That depends on: 1) The fragility of your own faith
You imply weakness where none exist. Reading a few sentences which portray Mohammad and thus Islam in a positive manner is no more a test of a Christians faith than is having to witness the constant blather of atheist professing theirs.
2) English comprehension skills
I'm sorry to hear that. What part of this sentence:
The responses to Muhammads teachings were at first erratic. Some people responded favorably, while other resisted his claim that there is no God but Allah and Muhammad his Prophet.
...is giving you trouble?
3) Your desperation/need to feel like you are a victim and under attack.
Christianity is under attack, from a variety of sources, to include Islam. When somewhere around 1,000 Christians are killed simply because they were Christians, would you not categorize that as an attack?
Christians under attack by Muslims in Syria
1,000 Christians have been killed in Syria, 200K more have fled the country. Christian churches were in Damascus 600 years before the Muslim religion even began but now Christians make up less than 10% of the population. It is almost an identical story to what is happening in Iraq and Afghanistan. Christians fear that if the rebels, who are made up of Muslim extremists take over, they will be persecuted and killed.
Source:
http://www.wnd.com/wnd_video/christians-under-attack-by-muslims-in-syria/
However your evocation of victim status is nothing but an attempt to belittle.
4) One's ability to distinguish one's own role as a member of the "power group" (major religion) and a willingness to see the systemic benefits one receives from that.
So Christians comprise a power elite, or a privileged class? Must be only the white Christians, of course.
The implication that there is no coverage of Christian history in the Florida standards made in this post is false.
Seriously, you are going to have to try harder than this. I made no claim nor did I imply there was no coverage of Christian history in the Florida standards. But since you apparently had trouble understanding the context of my comments, please allow me to explain.
In post number 141, Morningstar said this:
[*]Common core says nothing about religion.
[*]Common core says zero things about religion.
[*]Religion is not a part of the common core.
My post was primarily in response to this claim, and I showed that Common Core does indeed "say things" about religion, to include Islam.
I do not know if that implication is made deliberately or not.
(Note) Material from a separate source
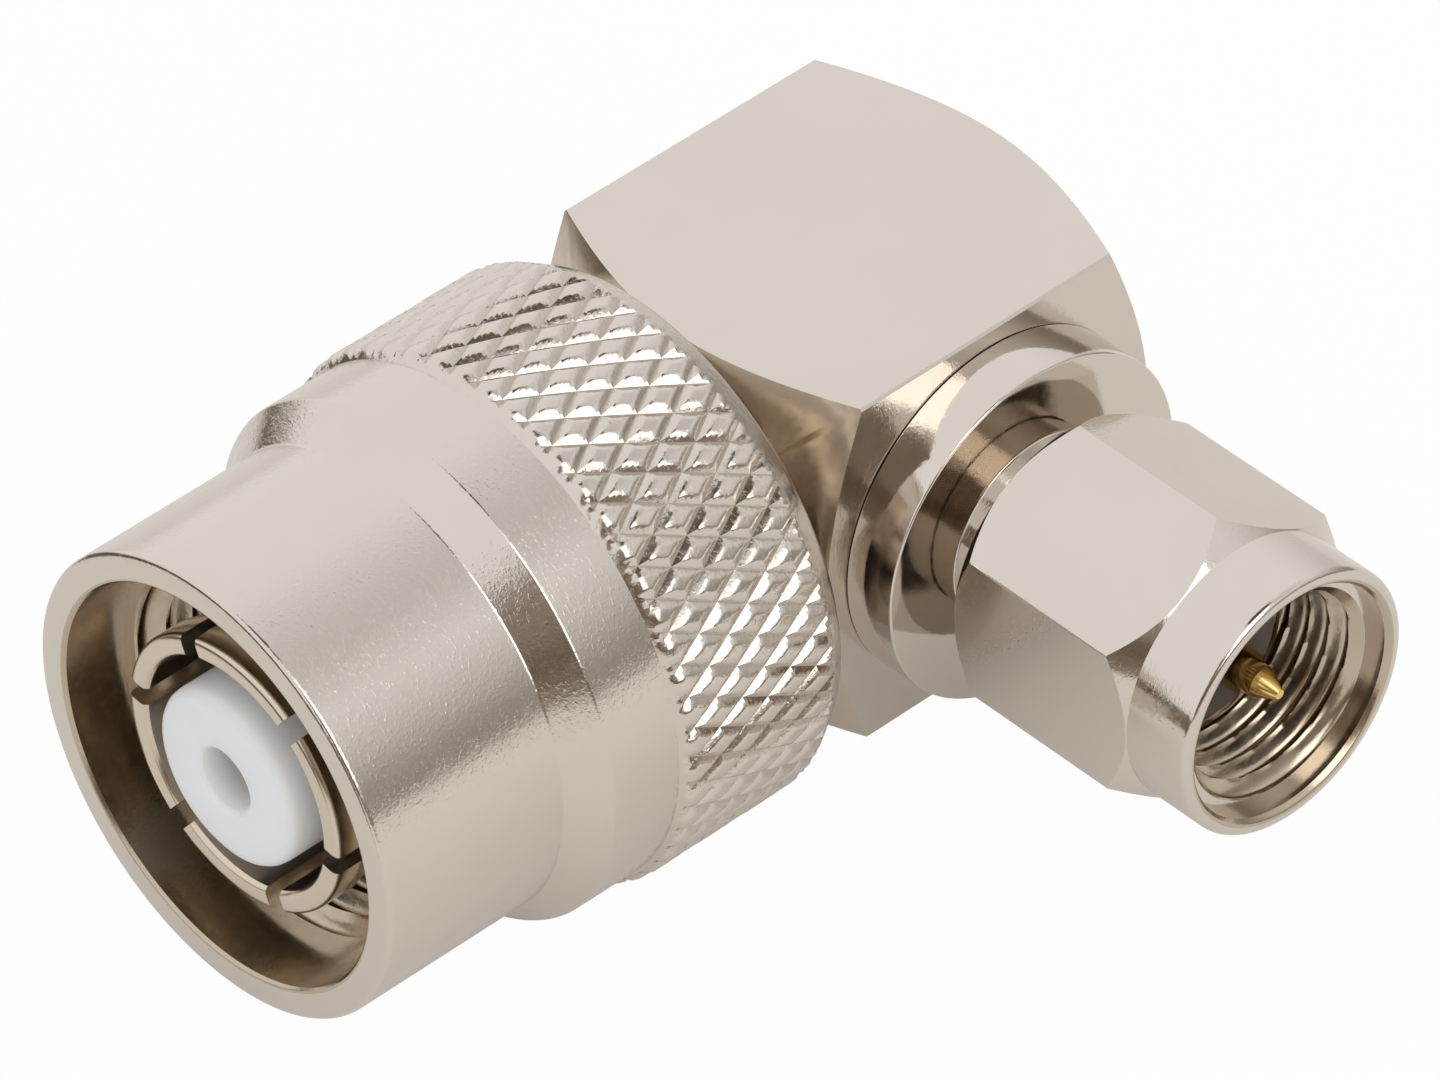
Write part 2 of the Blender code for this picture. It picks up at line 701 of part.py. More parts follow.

You think I posted my comments by accident? However again I made no such implication. From my post number 170:
First I doubt students know about Christianity at any level this comment supposes.
There is no implication to be drawn from this comment at all, as I clearly stated what I meant to state. I did not say students know nothing about Christianity, or that Common Core does not mention Christianity, I said I doubted students in High School know about Christianity at the level the article comment supposed.
In any event, one can review the standards at the links provided. SS.912.W.2 is most of what we used to call Western Civ, with the much-needed addition of the Eastern Roman Empire. Many of the sub standards include topics on Christian history.
Thanks for supporting my point.
Apparently Sistrin and Garfield are still convinced that Common Core is part of a conspiracy to turn American children into socialist Muslims.
Again not what I said. I pointed out that groups such as CAIR, the Muslim Brotherhood, and the INSA are all supporters of Common Core, and have written as to why. From the manifesto, quote:
"The process of settlement is a "Civilization-Jihadist Process" with all the word means. The Ikhwan must understand that their work in America is a kind of grand Jihad in elimination and destroying the Western Civilization from within and "sabotaging" its miserable house by their hands and the hands of the believers so that it is eliminated and God's religion is made victorious over all religions."
And from a few pages down:
"Understanding the US society from its different aspects an understanding that "qualifies" us to perform the mission of settling our Dawa in its country and growing it on its land."
Source:
http://whatacopneeds2know.files.wordpress.com/2012/06/muslim-brotherhood-manifesto-arab-english.pdf
It is hard to hide behind the conspiracy canard when such groups are clear about what they want to achieve.
I've posted links to the standards and reiterated numerous times that the standards do not promote religion...
That isn't what you said. I quoted what you said and you were wrong.
...but conspiracy theorists don't let reality get in the way of their conspiracy theories.
I don't stick my head in the sand and deny the nature of radical Islam because Bush.